今回は小説『ユージニア』恩田 陸(著)のご紹介!
とある名家で起きた大量毒殺事件。その関係者に対するインタビュー形式に物語が進行していきます。大量毒殺事件も不気味な事件ですが、このインタビュー形式で物語が進行していくことも読みながら気持ち悪さを感じます。
ミステリ小説読むと、自然と事件の真相を自分なりに考えてしまいます。しかし、『ユージニア』を読むと、途中から事件の迷宮に迷い込んでしまい、訳が分からない状態となってしまいました。
書籍の情報を以下にまとめます▼
INFO
タイトル:『ユージニア』
著者:恩田 陸
出版社:株式会社 KADOKAWA
発売日:2008年8月
メモ:日本推理作家協会賞受賞作品
あらすじ

「ねぇ、あなたも最初にあったときに、犯人ってわかるの?」こんな体験は初めてだが、俺は分かった。犯人はいま、俺の目の前にいる、この人物だーーーーーー。かつて街を悪夢で覆った、名家の大量毒殺事件。数十年を経て解き明かされてゆく、遺された者たちの思い。いったい誰がなぜ、無差別殺人を?見落とされた「真実」を証言する関係者たちは、果たして真実を語っているのか?日本推理作家協会賞受賞の傑作ミステリー!!
『ユージニア』裏表紙より
読書感想

においの感覚
学校の授業が終わり、少し焦る気持ちを抱きながら校舎に設置されている公衆電話へと急ぐ。すでに3人の生徒が公衆電話の列に並んでいた。やっと自分の番が回ってきた。ランドセルから電車の写真がプリントされたテレホンカードを出す。
テレホンカードを公衆電話に差し込んで受話器を耳に当てる。「プー」という音を聞いてから自宅の電話番号を押す。以前、「プー」という音が鳴る前に電話番号を押したことが原因で電話がうまくつながらなかったことがある。
しばらく呼び出し音が鳴ると、「はい、横山です」という聞きなれた声が聞こえた。「もしもし、修二だけど、今日、耕太の家に遊びに行ってもいい?耕太の家はいいらしんだけど」同級生の耕太の家に遊びに行くことを母親に了承を得る。

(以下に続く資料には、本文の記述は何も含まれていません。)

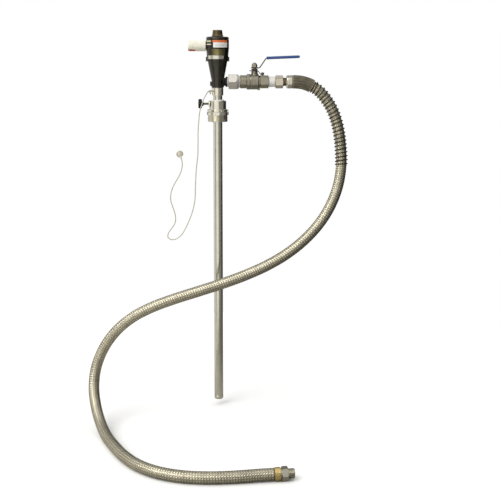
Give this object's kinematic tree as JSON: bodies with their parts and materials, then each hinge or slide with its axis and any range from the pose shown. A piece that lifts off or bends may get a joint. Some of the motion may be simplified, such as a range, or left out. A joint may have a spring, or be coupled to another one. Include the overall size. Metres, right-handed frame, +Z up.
{
  "type": "drum barrel pump",
  "caption": "Air-driven drum pump: motor head on a long suction tube with bung adapter, side outlet with ball valve, braided hose and earth wire.",
  "frame": {"origin": "on the suction tube's axis, in the plane where the bung adapter seats on the drum", "axes": "+Z up along the tube towards the motor, +X from the tube to the outlet valve, -Y the side the rating label faces"},
  "size_m": [0.7666, 0.62, 1.1501],
  "materials": {
    "black_body": "glossy black paint on cast metal",
    "bronze_fitting": "dark bronze, turned",
    "stainless": "satin stainless steel",
    "polished_stainless": "polished stainless steel",
    "cast_stainless": "shot-blasted investment casting",
    "blasted_stainless": "bead-blasted stainless steel",
    "dark_steel": "stainless plate, dark and dull",
    "brass": "turned brass",
    "silencer_plastic": "porous cream plastic",
    "red_plastic": "moulded red plastic",
    "white_plastic": "turned white fluoropolymer",
    "vane_plastic": "laminated phenolic",
    "blue_plastic": "dipped blue vinyl",
    "black_plastic": "moulded black plastic",
    "seal_rubber": "matt rubber",
    "guard_rubber": "dark brown rubber with grooves along it",
    "spring_steel": "dark spring steel",
    "hose_braid": "stainless wire braid",
    "wire_cover": "cream insulation"
  },
  "bodies": {
    "pump": {"air_inlet_fitting": "bronze_fitting", "motor_top_cap": "black_body", "motor_housing": "black_body", "flange_screw_left": "dark_steel", "flange_screw_right": "dark_steel", "motor_liner": "stainless", "lower_end_plate": "cast_stainless", "lower_bearing": "polished_stainless", "upper_end_plate": "cast_stainless", "upper_bearing": "polished_stainless", "exhaust_silencer": "silencer_plastic", "silencer_end_cap": "red_plastic", "pump_head_cone": "black_body", "shaft_seal": "seal_rubber", "tube_collar": "polished_stainless", "suction_tube": "stainless", "suction_foot": "stainless", "guide_bush_1": "white_plastic", "guide_bush_2": "white_plastic", "union_tailpiece": "stainless", "union_gasket": "seal_rubber", "valve_body": "cast_stainless", "valve_end_cap": "cast_stainless", "ball_seat_left": "white_plastic", "ball_seat_right": "white_plastic", "stem_packing": "white_plastic", "gland_nut": "dark_steel", "stop_bracket": "dark_steel", "stop_bolt": "stainless", "hose_nipple": "cast_stainless", "hose_ferrule": "polished_stainless", "hose": "hose_braid", "guard_sleeve": "guard_rubber", "spring_guard": "spring_steel", "end_ferrule": "brass", "end_fitting": "cast_stainless", "collar_terminal": "stainless", "collar_screw": "stainless", "ground_wire": "wire_cover", "magnet_terminal": "brass", "ground_magnet": "cast_stainless"},
    "rotor": {"motor_rotor": "stainless", "vane_1": "vane_plastic", "vane_2": "vane_plastic", "vane_3": "vane_plastic", "vane_4": "vane_plastic", "drive_shaft": "stainless", "shaft_coupling": "stainless", "impeller": "stainless"},
    "valve_handle": {"valve_lever": "dark_steel", "lever_grip": "blue_plastic", "lever_nut": "stainless", "valve_stem": "stainless", "valve_ball": "polished_stainless"},
    "outlet_nut": {"union_nut": "blasted_stainless"},
    "guide_bush": {"adapter_bush": "white_plastic"},
    "adapter": {"bung_adapter": "stainless"},
    "clamp_tip": {"clamp_pad": "brass"},
    "clamp_screw": {"clamp_screw": "stainless", "clamp_knob": "black_plastic"}
  },
  "joints": [
    {"name": "rotor_spin", "type": "hinge", "parent": "pump", "child": "rotor", "pos_m": [0, 0, 0.19], "axis": [0, 0, 1], "continuous": true},
    {"name": "lever_turn", "type": "hinge", "parent": "pump", "child": "valve_handle", "pos_m": [0.1093, 0, 0.098], "axis": [0, 0, 1], "range_deg": [-90, 0]},
    {"name": "outlet_nut_spin", "type": "hinge", "parent": "pump", "child": "outlet_nut", "pos_m": [0.047, 0, 0.098], "axis": [1, 0, 0], "continuous": true},
    {"name": "adapter_slide", "type": "slide", "parent": "pump", "child": "guide_bush", "axis": [0, 0, 1], "range_m": [-0.78, 0.005]},
    {"name": "adapter_swivel", "type": "hinge", "parent": "guide_bush", "child": "adapter", "pos_m": [0, 0, 0.02], "axis": [0, 0, 1], "continuous": true},
    {"name": "clamp_pad_slide", "type": "slide", "parent": "adapter", "child": "clamp_tip", "axis": [-1, 0, 0], "range_m": [0, 0.00376]},
    {"name": "clamp_knob_turn", "type": "hinge", "parent": "clamp_tip", "child": "clamp_screw", "pos_m": [-0.04, 0, 0.033], "axis": [-1, 0, 0], "range_deg": [0, 1080]}
  ],
  "couplings": [
    {"joint": "clamp_pad_slide", "follows": "clamp_knob_turn", "m_per_rad": 0.00019894}
  ]
}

耕太と二人で学校の駐車場で待っていると、耕太のお母さんが車で迎えに来てくれた。私を含むほとんどの生徒は、学校から徒歩圏内で登下校が可能だった。しかし、耕太は学校から離れた場所に引っ越しをしたみたいで、いつもお母さんに車で送り迎えをしてもらっていた。

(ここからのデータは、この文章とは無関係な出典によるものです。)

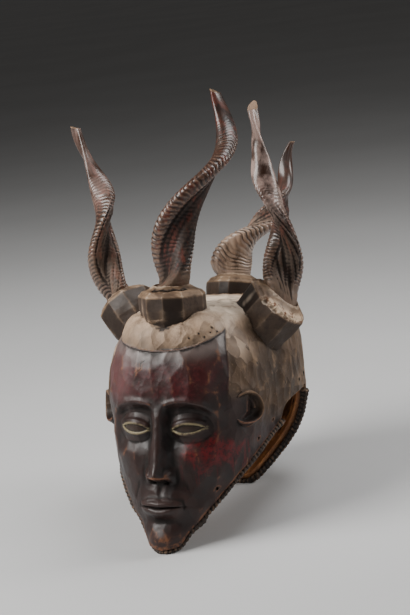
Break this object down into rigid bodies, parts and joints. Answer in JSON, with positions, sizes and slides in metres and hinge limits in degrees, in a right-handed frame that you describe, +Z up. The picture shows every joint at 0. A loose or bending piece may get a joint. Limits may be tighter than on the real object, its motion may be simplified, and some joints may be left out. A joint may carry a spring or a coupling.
{
  "type": "horned helmet mask",
  "caption": "Hollow carved wooden helmet mask, a calm face with ears and four twisted horns set in round bosses, rims bound with fibre cord.",
  "frame": {"origin": "middle of the small worn flat under the chin, on the surface that the mask stands on", "axes": "+Z up from that surface, face towards -Y, back of the head towards +Y, the wearer's left side towards +X"},
  "size_m": [0.33, 0.4591, 0.5371],
  "materials": {
    "patinated_wood": "dark worn gloss on the face, pale matte on the crown, red rubbed into forehead and cheek",
    "carved_horn": "dark brown worn gloss over close growth ridges",
    "fibre_binding": "dark wound fibre cord, worn pale on its edges"
  },
  "bodies": {
    "root": {"head": "patinated_wood", "horn_front": "carved_horn", "horn_left": "carved_horn", "horn_right": "carved_horn", "horn_back": "carved_horn", "jaw_binding": "fibre_binding", "nape_binding": "fibre_binding"}
  },
  "joints": []
}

「よろしくお願いしまーす!」と声をかけながら耕太の家の車に乗り込む。すると、耕太の家の車の独特なにおいがする。私はその独特なにおいが苦手だった。子供ながらに車専用の芳香剤のにおいではない、そんな推理をしていた。
これまでも何度も耕太の家には遊びに行ったことがある。そのたびにこの車に乗せてもらうのだが、学校から耕太の家までの約15分の間でどれだけ息を止められるかが、私のひそかな挑戦でもあった。もちろん、息を止めることで、このにおいをかがないようにしていたのだ。
難しいことを難しく伝える
目の前にいる営業マンは、持参してきたパンフレットを私に見せながら、いかに自分たちのサービスが素晴らしいかを回りくどい表現を使って話してくる。さらに鼻につくのは、彼の話している言葉を文章にしたとき、そこに句読点の隙間を与えないほどの早口なのだ。
早口なことに加え、専門用語の多い説明では、私のような素人にはサービスのすばらしさなんて伝わらない。しかし、私の理解してませんよと伝えている表情なんてお構いなしに彼の表情は生き生きとしている。

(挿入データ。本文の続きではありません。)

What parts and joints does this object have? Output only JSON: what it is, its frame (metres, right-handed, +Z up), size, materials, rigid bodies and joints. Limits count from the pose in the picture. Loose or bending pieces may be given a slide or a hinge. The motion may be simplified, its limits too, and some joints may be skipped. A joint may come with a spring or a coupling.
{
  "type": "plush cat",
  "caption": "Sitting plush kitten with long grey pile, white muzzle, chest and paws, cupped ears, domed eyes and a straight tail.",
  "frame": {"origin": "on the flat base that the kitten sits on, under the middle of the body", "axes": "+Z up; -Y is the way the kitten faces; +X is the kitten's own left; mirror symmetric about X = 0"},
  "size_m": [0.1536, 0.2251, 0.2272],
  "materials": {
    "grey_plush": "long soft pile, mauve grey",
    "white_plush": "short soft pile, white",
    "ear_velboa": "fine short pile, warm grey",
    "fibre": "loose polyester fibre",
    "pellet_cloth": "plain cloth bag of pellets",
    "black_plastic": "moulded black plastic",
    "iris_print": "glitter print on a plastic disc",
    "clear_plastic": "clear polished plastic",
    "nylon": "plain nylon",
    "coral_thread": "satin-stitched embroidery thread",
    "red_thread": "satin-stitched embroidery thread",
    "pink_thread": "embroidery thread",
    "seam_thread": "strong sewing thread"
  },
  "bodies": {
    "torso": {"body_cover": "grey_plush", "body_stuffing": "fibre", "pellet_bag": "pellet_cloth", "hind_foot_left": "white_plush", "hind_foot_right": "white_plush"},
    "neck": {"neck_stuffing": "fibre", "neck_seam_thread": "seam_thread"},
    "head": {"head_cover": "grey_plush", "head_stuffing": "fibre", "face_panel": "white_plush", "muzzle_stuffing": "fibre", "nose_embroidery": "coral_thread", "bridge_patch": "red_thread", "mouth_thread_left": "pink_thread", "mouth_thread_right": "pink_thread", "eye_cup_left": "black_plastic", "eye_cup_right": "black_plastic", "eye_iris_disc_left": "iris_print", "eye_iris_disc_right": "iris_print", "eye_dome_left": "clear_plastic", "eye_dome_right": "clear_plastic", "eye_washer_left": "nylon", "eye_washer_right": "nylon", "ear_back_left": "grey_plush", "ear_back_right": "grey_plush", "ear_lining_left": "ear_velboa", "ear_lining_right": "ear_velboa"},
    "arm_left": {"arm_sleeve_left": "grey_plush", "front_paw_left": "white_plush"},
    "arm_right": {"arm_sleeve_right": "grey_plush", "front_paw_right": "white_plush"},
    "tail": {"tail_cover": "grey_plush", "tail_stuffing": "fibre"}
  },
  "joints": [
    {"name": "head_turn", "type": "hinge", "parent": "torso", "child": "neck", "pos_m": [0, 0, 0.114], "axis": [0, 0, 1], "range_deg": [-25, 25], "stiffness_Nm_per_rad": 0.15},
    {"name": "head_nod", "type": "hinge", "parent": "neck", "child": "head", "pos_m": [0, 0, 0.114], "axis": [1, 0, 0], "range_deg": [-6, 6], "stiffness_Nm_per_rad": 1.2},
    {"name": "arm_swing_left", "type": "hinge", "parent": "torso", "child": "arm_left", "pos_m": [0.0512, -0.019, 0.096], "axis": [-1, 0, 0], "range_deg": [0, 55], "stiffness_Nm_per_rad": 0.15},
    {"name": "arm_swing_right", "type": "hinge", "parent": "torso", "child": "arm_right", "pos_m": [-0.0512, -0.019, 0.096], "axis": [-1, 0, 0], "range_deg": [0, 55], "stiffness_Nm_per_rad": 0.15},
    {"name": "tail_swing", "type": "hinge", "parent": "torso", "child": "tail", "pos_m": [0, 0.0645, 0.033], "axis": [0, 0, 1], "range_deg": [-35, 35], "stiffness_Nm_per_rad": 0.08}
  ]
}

彼にとって、私にそのサービスを売り込むことは最優先ではないらしい。つまり、難しいことを難しい表現を使って相手に伝えている自分に悦になっているのだ。しかも彼の中には、他人の考えなんて存在しない。「お客様の立場からすると面倒な管理なんてしたくないじゃないですか」「お客様は最新技術を使ったサービスの知識があまりないと思います」
確かに言っていることはごもっともだ。しかし、営業マンの憶測だけで塗り固められた形で商談を進められても私の中で現実味を感じることはできない。そんなことを考えながら話を聞いていたため、会話の内容の3分の1も理解していなかった。
満足げな表情をして私に微笑みかけてきたところを見ると、どうやらしゃべりたいことは全てしゃべりつくしたようだ。私は「とりあえず、私だけでは判断ができないので、社内で検討をさせていただければと思います。何かご依頼させていただくことがありましたら、いただいた名刺に記載されている連絡先にご連絡させていただきます」断りのテンプレートのような回答だ。
それでもその営業マンは満足した表情を浮かべたまま、「また何かありましたらご連絡をお待ちしています」と言って帰っていった。彼にとっての仕事は大成功だったのだろう。